Fire at Sea (15)

Fire at Sea (15)

Directed by Gianfranco Rosi
Picturehouse, Liverpool
24th – 30th June 2016

Reviewed by Colin Serjent

Any empathy I may have had with director Gianfrano Rosi’s attempt in his documentary to highlight the plight of refugees landing on Lampedusa, an island off Sicily, evaporated within the first ten minutes or so when an inhabitant there, a young lad called Samuele, after creating a crude catapult, was filmed attempting to kill a bird, sleeping within its nest, with this killer tool, in a forest in the middle of the night. Thankfully he failed.

How can Rosi justify following this sadistic child and film him in this act?

He wants us to offer sorrow and support to helpless humans, with their lives in grave danger, but it’s morally alright to slay a defenceless bird.

My interest in Fire at Sea waned after this sequence.
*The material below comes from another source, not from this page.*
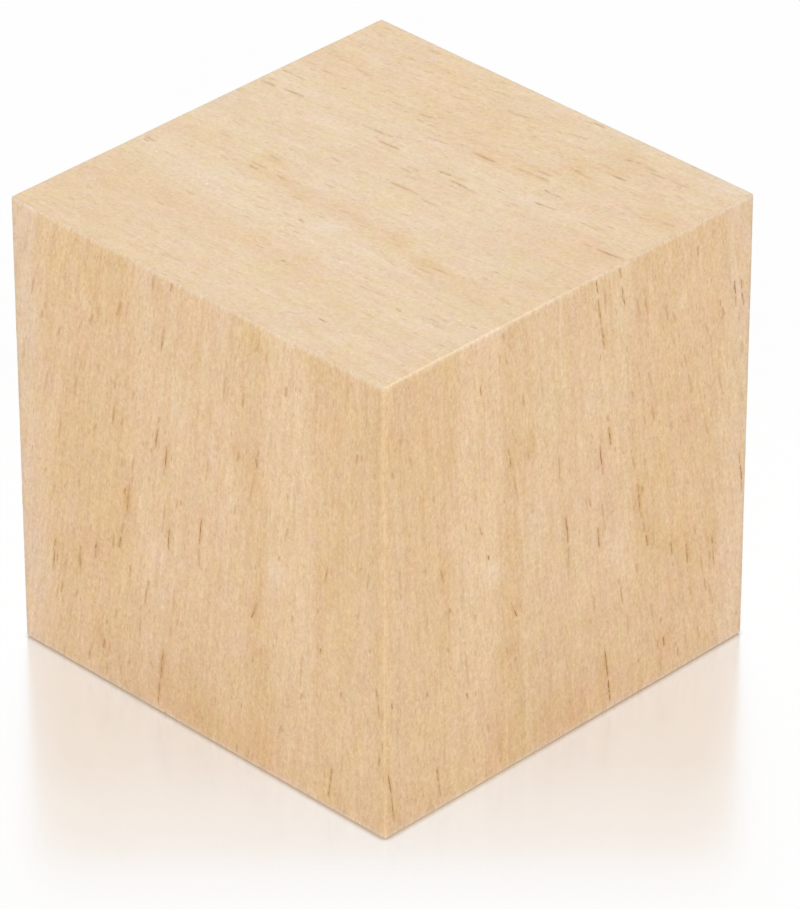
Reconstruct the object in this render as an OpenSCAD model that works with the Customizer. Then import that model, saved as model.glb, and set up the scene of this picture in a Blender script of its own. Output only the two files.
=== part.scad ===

For some unfathomable reason he repeatedly featured Samuele throughout the near two hour film. What was the connection between him and the migrants struggling to stay alive on the island? The child constantly played to the camera and, guess what, he was again filmed using his catapult to aim at imaginary birds in the sky with a gleeful smile on his face.

The most disturbing images of the human tragedy there where those of the frequent states of emergency sent to coast guards around the island, many of those received being distress calls. A familiar sight shown on coast guards screens were boats overloaded with people floating precariously in the waves.

In all, approximately 400,000 refugees have attempted to cross to Lampedusa, with 15,000 dying in the process.